## Challenge:
The required output is the exact run of lines from the line containing "translate(row_shift) cord_grommet();" to the line containing "obj.matrix_world = world", inclusive, and nothing besides.

## Data block:
--- begin ---

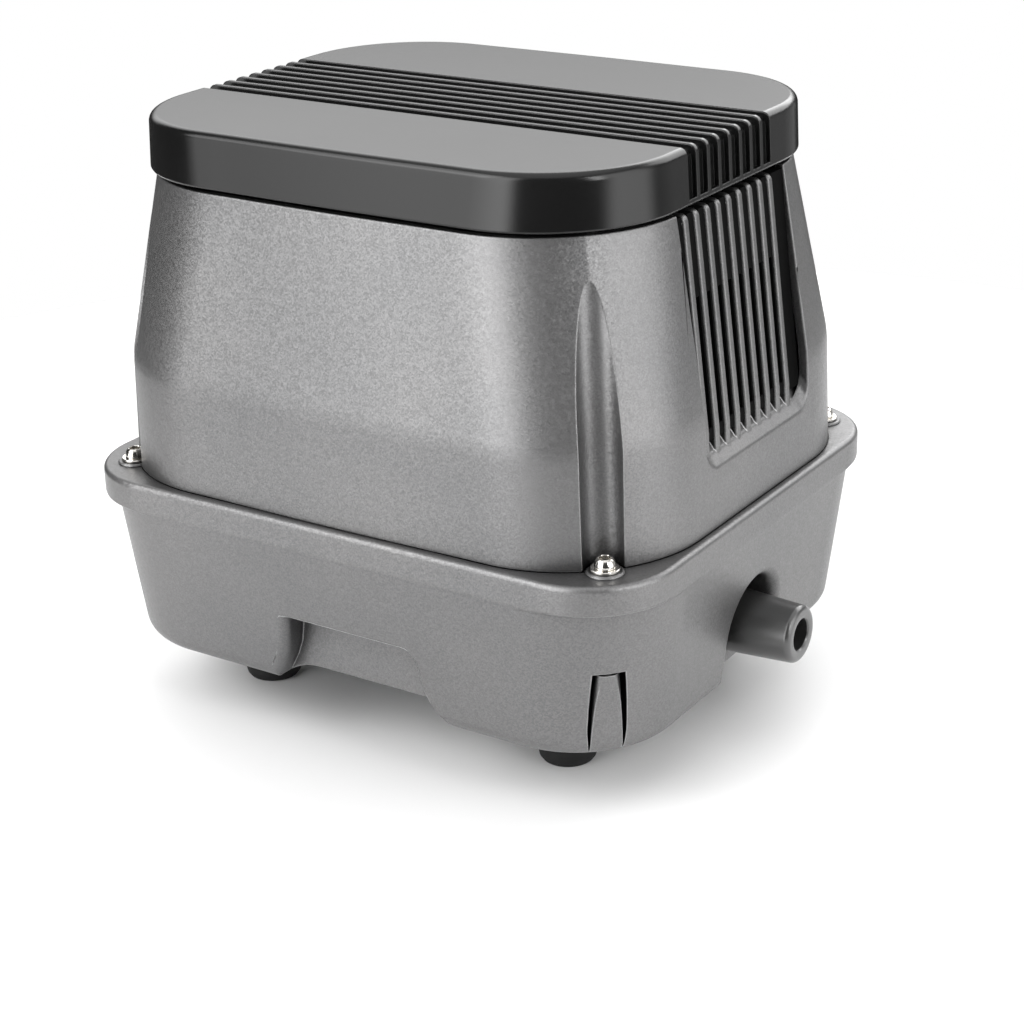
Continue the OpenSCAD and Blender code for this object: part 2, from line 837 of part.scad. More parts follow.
module clamp_discs() {
  color(alloy) for (s = [0, 1]) mirror([s, 0, 0]) difference() {
    union() {
      bar_x(disc_r, 48.2, 50.65);
      bar_x(5.5, 39.1, 48.3);
      bar_x(disc_r, 52.35, 54.3);
    }
    bar_x(shaft_r + tight, 39, 60);
  }
}

module stud_nuts() {
  color(steel) for (s = [0, 1]) mirror([s, 0, 0]) difference() {
    translate([54.35, 0, motor_z]) rotate([0, 90, 0]) cylinder(r = 5.6, h = 4.2, $fn = 6);
    bar_x(shaft_r + tight, 54, 60);
  }
}

module diaphragm() {
  rim_r = diaphragm_d / 2;
  roll_r = 19.5;
  roll = 4.6;
  color(soft_black) translate([50.7, 0, motor_z]) rotate([0, 90, 0]) rotate_extrude() {
    difference() {
      union() {
        translate([shaft_r + 0.1, 0]) square([rim_r - 5 - shaft_r, 1.6]);
        translate([roll_r, 0]) circle(roll);
        translate([rim_r - 6, -0.65]) square([6 - tight, 2.9]);
      }
      translate([roll_r, 0]) circle(roll - 1.5);
      translate([roll_r - 9, -6]) square([14.5, 6]);
    }
  }
}

module diaphragm_right() { diaphragm(); }
module diaphragm_left() { on_left() diaphragm(); }

module head_bolts(r, x0, x1) {
  for (y = [-1, 1], z = [-1, 1]) bar_x(r, x0, x1, y * bolt_at, motor_z + z * bolt_at);
}

module pump_head() {
  color(nylon) difference() {
    block([plate_out, -head_half, motor_z - head_half], [head_out, head_half, motor_z + head_half]);
    bar_x(diaphragm_d / m4_r + tight, plate_out - 1, plate_out + 3);
    bar_x(25.5, plate_out, head_out + 1);
    head_bolts(m4_r + slack, plate_out - 1, head_out + 1);
  }
}

module pump_head_right() { pump_head(); }
module pump_head_left() { on_left() pump_head(); }

module valve_plate() {
  color(alloy) difference() {
    block([head_out, -cover_half, motor_z - cover_half], [valve_out, cover_half, motor_z + cover_half]);
    for (y = [-1, 1], z = [-1, 1]) {
      bar_x(port_r, head_out - 1, valve_out + 1, y * port_y, motor_z + z * port_z);
    }
    head_bolts(m4_r + slack, head_out - 1, valve_out + 1);
  }
}

module valve_plate_right() { valve_plate(); }
module valve_plate_left() { on_left() valve_plate(); }

module flap(x0, y0) {
  color(soft_black) block([x0, y0, motor_z - 10], [x0 + flap_t, y0 + flap_w, motor_z + 10]);
}

module intake_flap() { flap(head_out - flap_t, -flap_root); }
module exhaust_flap() { flap(valve_out, flap_root - flap_w); }
module intake_flap_right() { intake_flap(); }
module intake_flap_left() { on_left() intake_flap(); }
module exhaust_flap_right() { exhaust_flap(); }
module exhaust_flap_left() { on_left() exhaust_flap(); }

module head_cover() {
  top = motor_z + cover_half;
  gallery = 24;
  color(nylon) difference() {
    union() {
      block([valve_out, -cover_half, motor_z - cover_half], [cover_out, cover_half, top]);
      translate([spigot_x, spigot_y, plate_z + plate_t + 7]) {
        cylinder(r = spigot_r, h = motor_z - cover_half - plate_z - plate_t - 6);
      }
    }
    for (y = [-gallery, 2]) {
      block([valve_out - 1, y, motor_z - gallery], [cover_out - 3, y + gallery - 2, motor_z + gallery]);
    }
    block([valve_out + 2, -gallery, motor_z], [cover_out - 5, -6, top + 1]);
    translate([spigot_x, spigot_y, plate_z]) cylinder(r = port_r, h = motor_z - plate_z - gallery + 1);
    head_bolts(m4_r + slack, valve_out - 1, cover_out + 1);
  }
}

module head_cover_right() { head_cover(); }
module head_cover_left() { on_left() head_cover(); }

module head_screws() {
  color(steel) for (s = [0, 1]) mirror([s, 0, 0]) {
    head_bolts(m4_r, plate_in + 1, cover_out);
    head_bolts(3.5, cover_out, cover_out + 3);
  }
}

module air_hose() {
  z0 = plate_z + plate_t + 0.6;
  color(soft_black) translate([spigot_x, spigot_y, z0]) difference() {
    cylinder(r = 8, h = motor_z - cover_half - z0 - 0.6);
    translate([0, 0, -1]) cylinder(r = spigot_r + tight, h = 30);
  }
}

module air_hose_right() { air_hose(); }
module air_hose_left() { on_left() air_hose(); }

// Electrical parts

module terminal_block() {
  z0 = plate_z + plate_t;
  color(nylon) difference() {
    block([-20, 57, z0], [6, 71, z0 + 12]);
    for (x = [-15, -7, 1]) {
      translate([x, 61, z0 + 4]) cylinder(r = 2.2, h = 9);
      block([x - 2.5, 66, z0 + 4], [x + 2.5, 72, z0 + 9]);
    }
  }
}

module inner_leads() {
  top = motor_z + 31;
  z0 = plate_z + plate_t + 6.5;
  coil_top = motor_z + coil_half_h + 1.6;
  coil_y = 18;
  lead_r = 0.9;
  color("firebrick") {
    for (x = [-15, -7]) {
      wire([[x, 68, z0], [x, 73, z0], [x, 73, top - 30], [x, 55, top],
            [x, coil_y, top], [x, coil_y, coil_top]], lead_r);
    }
    wire([[1, 68, z0], [1, 74, z0], [1, 74, top - 26], [1, 55, top + 3],
          [1, -coil_y, top + 3], [1, -coil_y, coil_top]], lead_r);
  }
}

module cord_grommet() {
  inner = foot_b - wall - 1;
  color(soft_black) translate([grommet_x, 0, grommet_z]) rotate([-90, 0, 0]) difference() {
    union() {
      translate([0, 0, inner - 2.5]) cylinder(r = 8.5, h = 2.4);
      translate([0, 0, inner - 1]) cylinder(r = 5.95, h = boss_y - inner + 2);
      translate([0, 0, boss_y + 0.1]) cylinder(r = 9, h = 2.6);
      translate([0, 0, boss_y + 2]) cylinder(r1 = 6.6, r2 = 4.6, h = 10);
    }
    translate([0, 0, inner - 4]) cylinder(r = cord_r + tight, h = 40);
  }
}

module power_cord() {
  start_y = foot_b - 12;
  bend_y = cord_y - cord_bend;
  bend_z = grommet_z - cord_bend;
  low_z = cord_floor_z + cord_bend;
  color(soft_black) {
    translate([grommet_x, start_y, grommet_z]) rotate([-90, 0, 0]) {
      cylinder(r = cord_r, h = bend_y - start_y);
    }
    translate([grommet_x, bend_y, bend_z]) rotate([90, 0, 90]) {
      rotate_extrude(angle = 90) translate([cord_bend, 0]) circle(cord_r);
    }
    translate([grommet_x, cord_y, low_z]) cylinder(r = cord_r, h = bend_z - low_z);
    translate([grommet_x + cord_bend, cord_y, low_z]) rotate([0, 180, 0]) rotate([90, 0, 0]) {
      rotate_extrude(angle = 90) translate([cord_bend, 0]) circle(cord_r);
    }
    bar_x(cord_r, grommet_x + cord_bend, plug_x0 + 6, cord_y, cord_floor_z);
  }
}

module plug_body() {
  color(soft_black) difference() {
    union() {
      bar_x(cord_r + 2, plug_x0 - 10, plug_x0 + 1, cord_y, cord_r + 2);
      block([plug_x0, cord_y - plug_half_w, 0.2], [plug_x0 + plug_l, cord_y + plug_half_w, plug_h]);
    }
    bar_x(cord_r + tight, plug_x0 - 11, plug_x0 + 6.1, cord_y, cord_floor_z);
    for (s = [-1, 1]) plug_blade(s, tight);
  }
}

module plug_blade(side, grow) {
  y = cord_y + side * 6.35;
  z = plug_h / 2;
  block([plug_x0 + plug_l - 6 - grow, y - 0.75 - grow, z - 3.2 - grow],
        [plug_x0 + plug_l + blade_l, y + 0.75 + grow, z + 3.2 + grow]);
}

module plug_pins() {
  color("goldenrod") for (s = [-1, 1]) plug_blade(s, 0);
}

translate(row_shift) lid();
translate(row_shift) filter_foam();
translate(row_shift) upper_housing();
translate(row_shift) vent_liner_right();
translate(row_shift) vent_liner_left();
translate(row_shift) housing_screws();
translate(row_shift) housing_washers();
translate(row_shift) housing_gasket();
translate(row_shift) lower_housing();
translate(row_shift) tank_gasket();
translate(row_shift) tank_plate();
translate(row_shift) tank_screws();
translate(row_shift) rubber_feet();
translate(row_shift) foot_screws();
translate(row_shift) outlet_nipple();
translate(row_shift) outlet_sleeve();
translate(row_shift) isolators();
translate(row_shift) isolator_screws();
translate(row_shift) motor_frame();
translate(row_shift) stator_core_front();
translate(row_shift) stator_core_rear();
translate(row_shift) bobbin_front();
translate(row_shift) bobbin_rear();
translate(row_shift) coil_front();
translate(row_shift) coil_rear();
translate(row_shift) core_screws();
translate(row_shift) magnet_carrier();
translate(row_shift) magnets();
translate(row_shift) armature_studs();
translate(row_shift) clamp_discs();
translate(row_shift) stud_nuts();
translate(row_shift) diaphragm_right();
translate(row_shift) diaphragm_left();
translate(row_shift) pump_head_right();
translate(row_shift) pump_head_left();
translate(row_shift) valve_plate_right();
translate(row_shift) valve_plate_left();
translate(row_shift) intake_flap_right();
translate(row_shift) intake_flap_left();
translate(row_shift) exhaust_flap_right();
translate(row_shift) exhaust_flap_left();
translate(row_shift) head_cover_right();
translate(row_shift) head_cover_left();
translate(row_shift) head_screws();
translate(row_shift) air_hose_right();
translate(row_shift) air_hose_left();
translate(row_shift) terminal_block();
translate(row_shift) inner_leads();
translate(row_shift) cord_grommet();
translate(row_shift) power_cord();
translate(row_shift) plug_body();
translate(row_shift) plug_pins();
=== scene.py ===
import json
import math

import bmesh
import bpy
import numpy as np
from mathutils import Matrix, Vector


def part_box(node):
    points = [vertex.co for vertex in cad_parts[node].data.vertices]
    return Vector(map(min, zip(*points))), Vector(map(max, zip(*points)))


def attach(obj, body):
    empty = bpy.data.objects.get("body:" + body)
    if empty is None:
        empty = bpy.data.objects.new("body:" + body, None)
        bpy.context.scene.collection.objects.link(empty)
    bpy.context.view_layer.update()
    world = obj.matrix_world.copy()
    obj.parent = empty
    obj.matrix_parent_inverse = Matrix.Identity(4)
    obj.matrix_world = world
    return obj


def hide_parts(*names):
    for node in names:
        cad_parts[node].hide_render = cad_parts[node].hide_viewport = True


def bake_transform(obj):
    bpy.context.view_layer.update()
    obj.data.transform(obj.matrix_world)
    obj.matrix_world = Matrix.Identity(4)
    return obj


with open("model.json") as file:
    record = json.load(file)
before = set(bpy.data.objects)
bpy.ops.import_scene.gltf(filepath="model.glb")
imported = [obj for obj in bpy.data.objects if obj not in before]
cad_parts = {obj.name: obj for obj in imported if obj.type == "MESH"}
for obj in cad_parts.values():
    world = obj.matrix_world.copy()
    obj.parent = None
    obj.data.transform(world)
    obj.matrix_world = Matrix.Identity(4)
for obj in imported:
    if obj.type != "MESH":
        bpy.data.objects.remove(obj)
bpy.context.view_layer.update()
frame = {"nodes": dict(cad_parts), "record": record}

# Lengths below are millimetres, measured from the middle of the casing at floor level.
MM = 1000.0
BODY = "housing"


def node_box(node):
    lo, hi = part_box(node)
    return lo * MM, hi * MM


base_lo, base_hi = node_box("lower_housing")
shell_lo, shell_hi = node_box("upper_housing")
lid_lo, lid_hi = node_box("lid")
CENTRE = np.array([(base_lo.x + base_hi.x) / 2, (base_lo.y + base_hi.y) / 2, 0.0])


def local_box(node):
    """Corners of a CAD node's box, measured from the casing's middle."""
    return [np.array(corner) - CENTRE for corner in node_box(node)]


FOOT_Z = base_lo.z                  # lower edge of the base
FLANGE_Z = base_hi.z                # top of the base's flange
HOUSING_Z = shell_hi.z              # top of the upper housing
BREAK_Z = FLANGE_Z + 35.6           # soft line round the housing
LID_Z = HOUSING_Z + 1.5
LID_TOP = lid_hi.z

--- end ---

## Right answer:
translate(row_shift) cord_grommet();
translate(row_shift) power_cord();
translate(row_shift) plug_body();
translate(row_shift) plug_pins();
=== scene.py ===
import json
import math

import bmesh
import bpy
import numpy as np
from mathutils import Matrix, Vector


def part_box(node):
    points = [vertex.co for vertex in cad_parts[node].data.vertices]
    return Vector(map(min, zip(*points))), Vector(map(max, zip(*points)))


def attach(obj, body):
    empty = bpy.data.objects.get("body:" + body)
    if empty is None:
        empty = bpy.data.objects.new("body:" + body, None)
        bpy.context.scene.collection.objects.link(empty)
    bpy.context.view_layer.update()
    world = obj.matrix_world.copy()
    obj.parent = empty
    obj.matrix_parent_inverse = Matrix.Identity(4)
    obj.matrix_world = world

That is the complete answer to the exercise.